Die Geschichte wechselt von Kapitel zu Kapitel zwischen der Vergangenheit, kurz vor und zum Zeitpunkt des Runs und der Gegenwart. Dadurch wird der Leser immer tiefer in die Geschehnisse geführt, ohne sie genau kennen zu müssen. Die Geschichte erschließt sich einfach, wird nach und nach aufgebaut. Man erfährt, warum sich einige Gruppenmitglieder behaken oder wie sie zu ihren Straßennamen kamen. Dabei vergisst aber der Autor nicht seinen Witz oder Spitzfindigkeiten, für die er schon bekannt ist.
Die Protagonisten sind gut in die Geschichte eingebunden, ohne hineingestopft und damit Fehl am Platz zu wirken. Das wechseln zwischen der Vergangenheit und der Gegenwart und das arbeiten mit Cliffhängern fesselt und weckt die Neugier auf das nächste Kapitel.
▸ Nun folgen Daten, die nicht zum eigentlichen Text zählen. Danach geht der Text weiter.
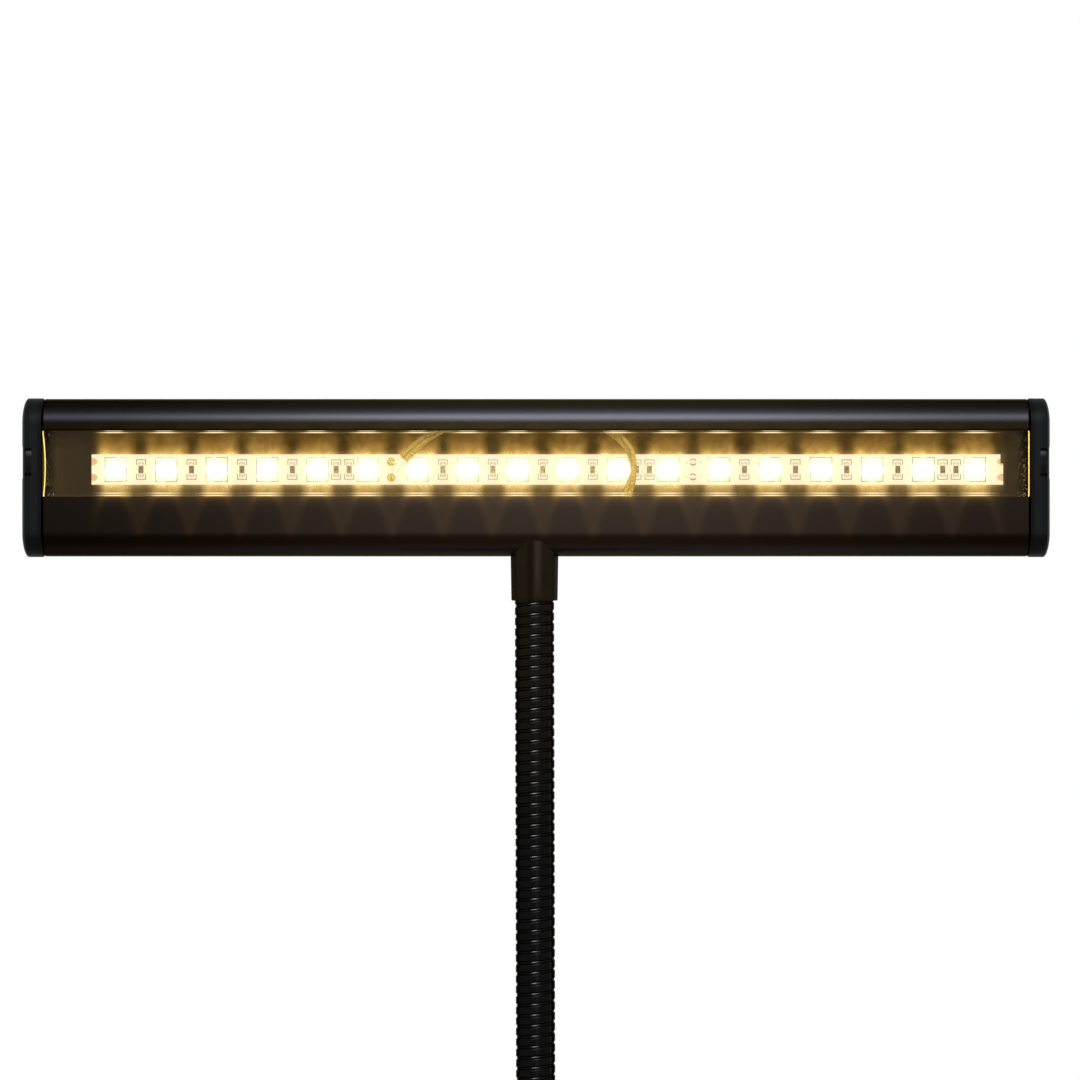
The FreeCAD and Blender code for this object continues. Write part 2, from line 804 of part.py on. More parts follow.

Technische Details sind ebenso zu finden, wie Raffinesse bei der Umsetzung der Pläne. Es werden im Jahr 2064 Firmenupgrades für die Implantate gebraucht oder man liest von Waffen, die man als Spieler nicht mehr kennt, da sie veraltet sind.
Im Glossar findet man typische Begriffe aus der Shadowrunwelt, welche auf Europa bezogen sind.
Dieses Buch ist definitiv für mich eine der besten Veröffentlichungen in der Romanserie und für das Jahr 2004/2005 überhaupt.
Es sprüht einen gewissen Charme aus und zeigt einmal mehr, dass André Wiesler es versteht sich in seine Charaktere hineinzuversetzen.